Sequence Analysis of Human Genome : Prediction of Protein Coding Region in DNA Sequences

Kotoko Nakata[1]
Toru Yoshino[2,3]
Yasushi Kubota[2]
Akinori Sarai[3]

[1]Division of Chem-Bio Informatics
National Institute of Hygienic Sciences
[2]NOVA, Inc., Biosystem Laboratory
[3]RIKEN, Tsukuba Life Science Center

Abstract

As the international Human Genome projects are now being undertaken, numerous nucleic acid sequences are daily determined. The subsequent problems are the prediction of the locations of the protein coding-regions and the specific functional regions. A general method based on the statistical technique of discriminant analysis was previously developed [1], using the neural network theory and the analysis of peculiar features. The method was applied for the predictions of splice junction in mRNA sequences, and the functional regions in DNA and amino acid sequences.
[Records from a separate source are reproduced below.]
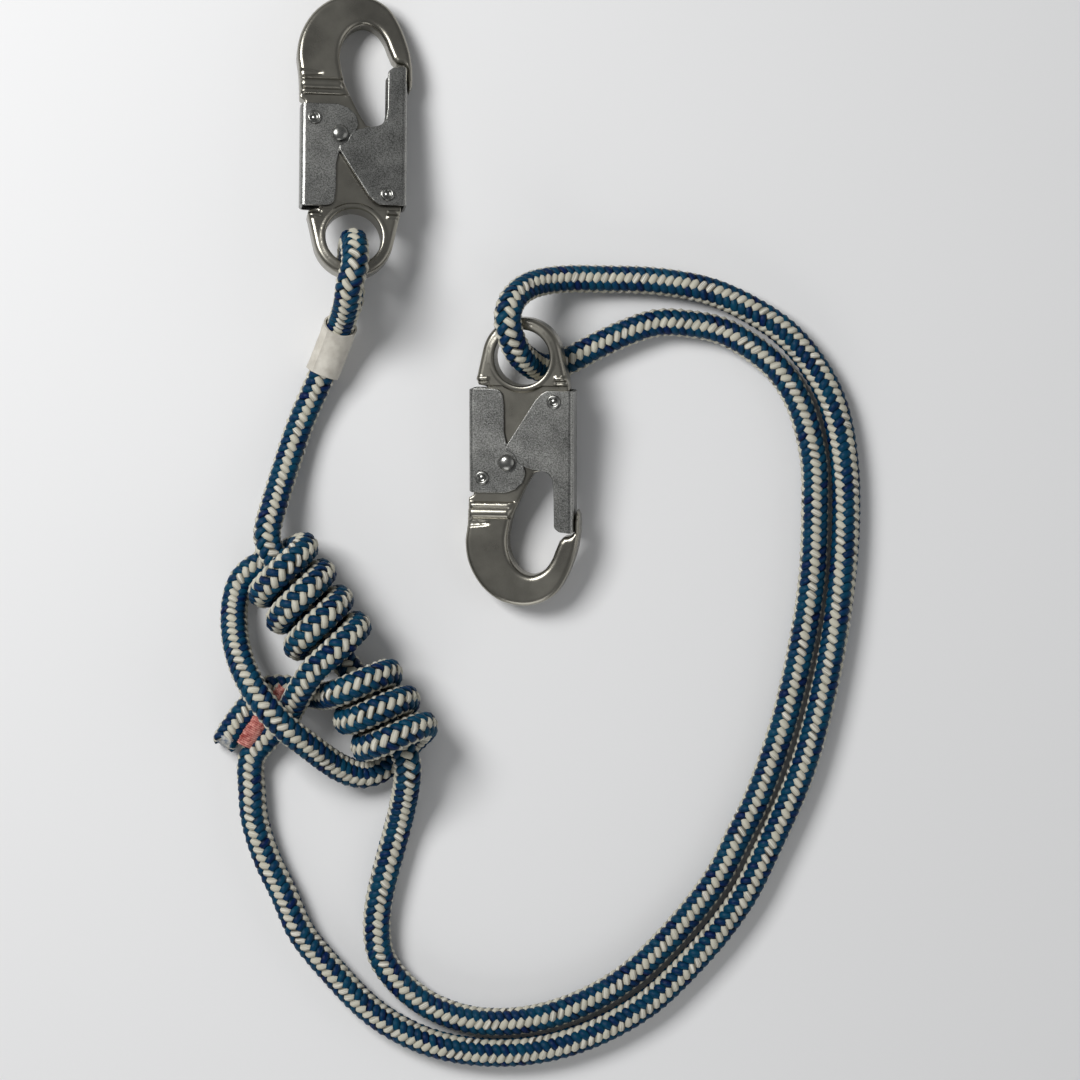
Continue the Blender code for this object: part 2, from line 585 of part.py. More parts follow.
def slot_outline(place, radius, travel, angle):
    """A slot with round ends from a place, along a travel."""
    points = []
    for centre, start in ((0.0, angle + math.pi / 2), (travel, angle - math.pi / 2)):
        middle = (place[0] + centre * math.cos(angle), place[1] + centre * math.sin(angle))
        for point in arc(radius, start, start + math.pi, ROUND_STEPS // 2):
            points.append((middle[0] + point[0], middle[1] + point[1]))
    return points


def forging_mesh(model):
    """The forged body: eye with its bead, thinner web with slots for the mechanism, spine and hook."""
    hole = arc(EYE_HOLE_RADIUS, 0.0, 2 * math.pi * (1 - 1 / ROUND_STEPS), ROUND_STEPS - 1)
    mesh = plate_mesh(model, [forging_outline(), hole], HALF_FORGING, FORGING_EDGE)
    for side in (1, -1):
        recess = plate_mesh(model, [recess_outline()], OVERRUN / 2)
        recess.transform(Matrix.Translation((0.0, 0.0, side * (HALF_WEB + OVERRUN / 2))))
        mesh = combine(model, mesh, recess)
    slot = SPRING_SLOT
    half = slot / 2
    gate_x, gate_y = GATE_RIVET_PLACE
    lever_x, lever_y = LEVER_RIVET_PLACE
    mesh = combine(model, mesh, box_mesh((gate_x - slot, gate_y - slot, -half), (gate_x + slot, OVERRUN, half)))
    mesh = combine(model, mesh, box_mesh((lever_x - slot, -OVERRUN, -half), (lever_x + slot, lever_y + slot, half)))
    for place in (GATE_RIVET_PLACE, LEVER_RIVET_PLACE):
        mesh = combine(model, mesh, rod_mesh(place, RIVET_RADIUS + CLEARANCE))
    slot_line = slot_outline(LOCK_PIN_PLACE, PIN_RADIUS + CLEARANCE, PIN_TRAVEL, PIN_TRAVEL_ANGLE)
    return in_triangles(combine(model, mesh, plate_mesh(model, [slot_line], OVERRUN / 2)))


def folded_mesh(model, shares, inner, outer, low, high, holes):
    """A sheet folded into a channel: the outline's plate, hollowed by a box that leaves its walls."""
    mesh = plate_mesh(model, [snap_points(shares)], outer, SHEET_EDGE)
    mesh = combine(model, mesh, box_mesh((*low, -inner), (*high, inner)))
    for place, radius in holes:
        mesh = combine(model, mesh, rod_mesh(place, radius + CLEARANCE))
    return in_triangles(mesh)


def gate_mesh(model):
    """The gate: a channel whose closed side is the finger's outer face, with a wing on each side."""
    low = (-OVERRUN, -OVERRUN)
    high = (GATE_END_FACE, GATE_WALL_FACE)
    return folded_mesh(model, GATE_SHARES, GATE_INNER, GATE_OUTER, low, high, [(GATE_RIVET_PLACE, RIVET_RADIUS)])


def lever_mesh(model):
    """The lock lever: a channel round the spine."""
    low = (-OVERRUN, LEVER_WALL_FACE)
    high = (2 * HOOK_REACH, OVERRUN)
    holes = [(LEVER_RIVET_PLACE, RIVET_RADIUS), (LOCK_PIN_PLACE, PIN_RADIUS)]
    return folded_mesh(model, LEVER_SHARES, LEVER_INNER, LEVER_OUTER, low, high, holes)


def rivet_profile(outer_face):
    """Half profile of a rivet with two flat heads and a bore in each end."""
    head = outer_face + CLEARANCE
    top = head + RIVET_HEAD
    edge = RIVET_HEAD_RADIUS
    upper = [(0.0, top - RIVET_BORE_DEPTH), (RIVET_BORE_RADIUS, top - RIVET_BORE_DEPTH), (RIVET_BORE_RADIUS, top),
             (edge - RIVET_CHAMFER, top), (edge, top - RIVET_CHAMFER), (edge, head), (RIVET_RADIUS, head)]
    return upper + [(radius, -height) for radius, height in reversed(upper)]


def pin_profile():
    """Half profile of the lock pin with its two domed heads."""
    head = GATE_OUTER + CLEARANCE
    upper = [(0.0, head + PIN_DOME)]
    for share in (0.35, 0.7, 0.92):
        upper.append((PIN_HEAD_RADIUS * share, head + PIN_DOME * math.sqrt(1 - share * share)))
    upper += [(PIN_HEAD_RADIUS, head), (PIN_RADIUS, head)]
    return upper + [(radius, -height) for radius, height in reversed(upper)]


def spring_points():
    """A torsion spring's wire: a tail, the curls and a tail."""
    curls = round(SPRING_TURNS * SPRING_STEPS)
    height = SPRING_TURNS * SPRING_PITCH
    points = [Vector((SPRING_RADIUS, -SPRING_TAIL, -height / 2))]
    for index in range(curls + 1):
        angle = 2 * math.pi * index / SPRING_STEPS
        rise = height * (index / curls - 1 / 2)
        points.append(Vector((SPRING_RADIUS * math.cos(angle), SPRING_RADIUS * math.sin(angle), rise)))
    last = 2 * math.pi * curls / SPRING_STEPS
    along = Vector((-math.sin(last), math.cos(last), 0.0))
    points.append(points[-1] + along * SPRING_TAIL)
    return points


class Snap:
    """One double-locking snap hook, built in its own frame and then laid down."""

    def __init__(self, model, number, eye, pitch, roll, face):
        self.model = model
        self.name = f"snap_{number}"
        facing = Matrix(((0, 1, 0), (-face, 0, 0), (0, 0, face)))
        self.turn = facing @ Matrix.Rotation(face * pitch, 3, "Y") @ Matrix.Rotation(face * roll, 3, "X")
        matrix = Matrix.Translation((*eye, self.seat_height())) @ self.turn.to_4x4()
        self.frame = model.frame(f"{self.name}_frame", matrix)
        self.matrix = matrix
        self.face = face

    def seat_height(self):
        """Height of the eye's centre at which the hook's end touches the ground."""
        lowest = 0.0
        for along, across in forging_outline():
            for half in (HALF_FORGING - FORGING_EDGE, FORGING_EDGE - HALF_FORGING):
                lowest = min(lowest, (self.turn @ Vector((along, across, half))).z)
        for along, across in snap_points(HOOK_BACK_SHARES):
            inward = 1 - FORGING_EDGE / math.hypot(along, across)
            for half in (HALF_FORGING, -HALF_FORGING):
                lowest = min(lowest, (self.turn @ Vector((along * inward, across * inward, half))).z)
        return -lowest

    def axis_frame(self, word, place):
        """An empty on a rivet's axis."""
        return self.model.frame(f"{self.name}_{word}_axis", Matrix.Translation((*place, 0.0)), self.frame)

    def put(self, word, mesh, material, parent, offset=(0.0, 0.0, 0.0)):
        """Add one of the snap's sub-parts."""
        item = self.model.part(f"{self.name}_{word}", mesh, material)
        item.parent = parent
        item.location = offset
        return item

    def build(self, meshes):
        """Add every sub-part of the snap."""
        model = self.model
        gate_axis = self.axis_frame("gate", GATE_RIVET_PLACE)
        lever_axis = self.axis_frame("lever", LEVER_RIVET_PLACE)
        gate_offset = (-GATE_RIVET_PLACE[0], -GATE_RIVET_PLACE[1], 0.0)
        lever_offset = (-LEVER_RIVET_PLACE[0], -LEVER_RIVET_PLACE[1], 0.0)
        pin_offset = (*LEVER_ARM, 0.0)
        self.put("forging", meshes["forging"].copy(), model.steel, self.frame)
        self.put("gate", meshes["gate"].copy(), model.sheet, gate_axis, gate_offset)
        self.put("lock_lever", meshes["lever"].copy(), model.sheet, lever_axis, lever_offset)
        gate_rivet = turned_part(model, f"{self.name}_gate_rivet", rivet_profile(GATE_OUTER), model.rivet)
        lever_rivet = turned_part(model, f"{self.name}_lever_rivet", rivet_profile(LEVER_OUTER), model.rivet)
        lock_pin = turned_part(model, f"{self.name}_lock_pin", pin_profile(), model.rivet)
        for item, parent, offset in ((gate_rivet, self.frame, (*GATE_RIVET_PLACE, 0.0)),
                                     (lever_rivet, self.frame, (*LEVER_RIVET_PLACE, 0.0)),
                                     (lock_pin, lever_axis, pin_offset)):
            item.parent = parent
            item.location = offset
        for word, place in (("gate_spring", GATE_RIVET_PLACE), ("lever_spring", LEVER_RIVET_PLACE)):
            wire = tube_curve(spring_points(), SPRING_WIRE / 2, WINDING_RESOLUTION)
            self.put(word, wire, model.spring, self.frame, (*place, 0.0))

    def bight(self):
        """The rope's way round the eye's rim: over it, through the hole and under it."""
        rim = Vector((-EYE_HOLE_RADIUS - EYE_BAR / 2, 0.0, 0.0))
        points = []
        for degrees in (90, 60, 30, 0, -30, -60, -90):
            angle = math.radians(degrees)
            inward = BIGHT_RADIUS * math.cos(angle)
            upward = self.face * BIGHT_RADIUS * math.sin(angle)
            points.append(self.matrix @ (rim + Vector((inward, 0.0, upward))))
        return points


def main():
    """Build the lanyard."""
    empty_scene()
    model = Model()
    meshes = {"forging": forging_mesh(model), "gate": gate_mesh(model), "lever": lever_mesh(model)}
    first = Snap(model, 1, SNAP_1_EYE, SNAP_1_PITCH, SNAP_1_ROLL, SNAP_1_FACE)
    second = Snap(model, 2, SNAP_2_EYE, SNAP_2_PITCH, SNAP_2_ROLL, SNAP_2_FACE)
    for snap in (first, second):
        snap.build(meshes)
        print(snap.name, "eye centre height, mm:", round(snap.matrix.translation.z / MM, 2))
    make_rope(model, first.bight())


main()
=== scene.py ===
"""Looks of the tree climbing lanyard: braided rope, friction hitch, label sleeve, stitched band and two snaps.

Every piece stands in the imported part's frame. The rope is one line from its spliced end, round the first
snap's eye, through the hitch, round the second snap's eye and back into the hitch's wraps.
"""
from __future__ import annotations

import json
import logging
import math
from collections.abc import Callable, Iterable
from dataclasses import dataclass, field
from enum import Enum

import bmesh
import bpy
import numpy as np
from bpy.types import ID, Material, Mesh, Node, NodeSocket, NodeTree, Object
from mathutils import Matrix, Vector
from mathutils.geometry import delaunay_2d_cdt

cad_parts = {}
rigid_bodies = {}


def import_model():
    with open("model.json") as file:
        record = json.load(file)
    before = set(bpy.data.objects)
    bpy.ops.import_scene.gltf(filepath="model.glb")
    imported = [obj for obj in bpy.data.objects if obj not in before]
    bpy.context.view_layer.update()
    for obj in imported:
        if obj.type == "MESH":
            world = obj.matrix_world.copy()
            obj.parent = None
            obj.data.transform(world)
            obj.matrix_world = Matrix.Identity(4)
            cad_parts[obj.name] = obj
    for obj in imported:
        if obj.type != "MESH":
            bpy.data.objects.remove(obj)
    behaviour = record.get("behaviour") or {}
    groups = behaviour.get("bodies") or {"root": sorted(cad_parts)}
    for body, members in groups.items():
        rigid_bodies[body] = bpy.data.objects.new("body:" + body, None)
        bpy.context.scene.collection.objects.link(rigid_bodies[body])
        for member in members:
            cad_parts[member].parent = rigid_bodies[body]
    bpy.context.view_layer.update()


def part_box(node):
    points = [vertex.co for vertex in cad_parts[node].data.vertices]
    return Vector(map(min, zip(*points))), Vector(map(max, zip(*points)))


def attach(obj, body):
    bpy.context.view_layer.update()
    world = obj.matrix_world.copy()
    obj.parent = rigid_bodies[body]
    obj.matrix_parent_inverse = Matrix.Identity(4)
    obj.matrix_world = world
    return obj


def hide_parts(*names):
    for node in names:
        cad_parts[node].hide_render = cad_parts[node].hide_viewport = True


LOG = logging.getLogger("lanyard")
MM = 0.001
ROPE_BODY = "rope"

Pair = tuple[float, float]
Triple = tuple[float, float, float]
Outline = list[Pair]
Route = list[Triple]

UP = Vector((0.0, 0.0, 1.0))
MERGE_GAP = 0.002 * MM
# How many points each span of a smooth line gets
OUTLINE_SPAN, SHORT_SPAN, SPAN, LONG_SPAN, BAND_SPAN = 6, 10, 12, 16, 20
# How finely a corner is rounded, the turn under which it counts as straight, and the share of a side that it may take
FILLET_STEPS = 4
STRAIGHT = math.radians(4)
SIDE_SHARE = 0.46

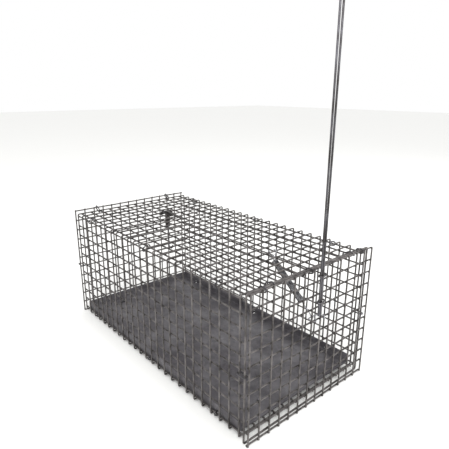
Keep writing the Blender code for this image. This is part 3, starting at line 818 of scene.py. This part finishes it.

We improved the prediction reliability by using the updated database, considering much more features in the sequences, and including the multi-layer neural network with back-propagation training algorithm. We developed a support system for this program on X-windows, SUN workstation. The results of the ongoing analysis are easily visualized and the discriminant variables are effectively selected. The prediction reliability is higher than the previous method and the probability being in coding region for a sequence is shown for each algorithm.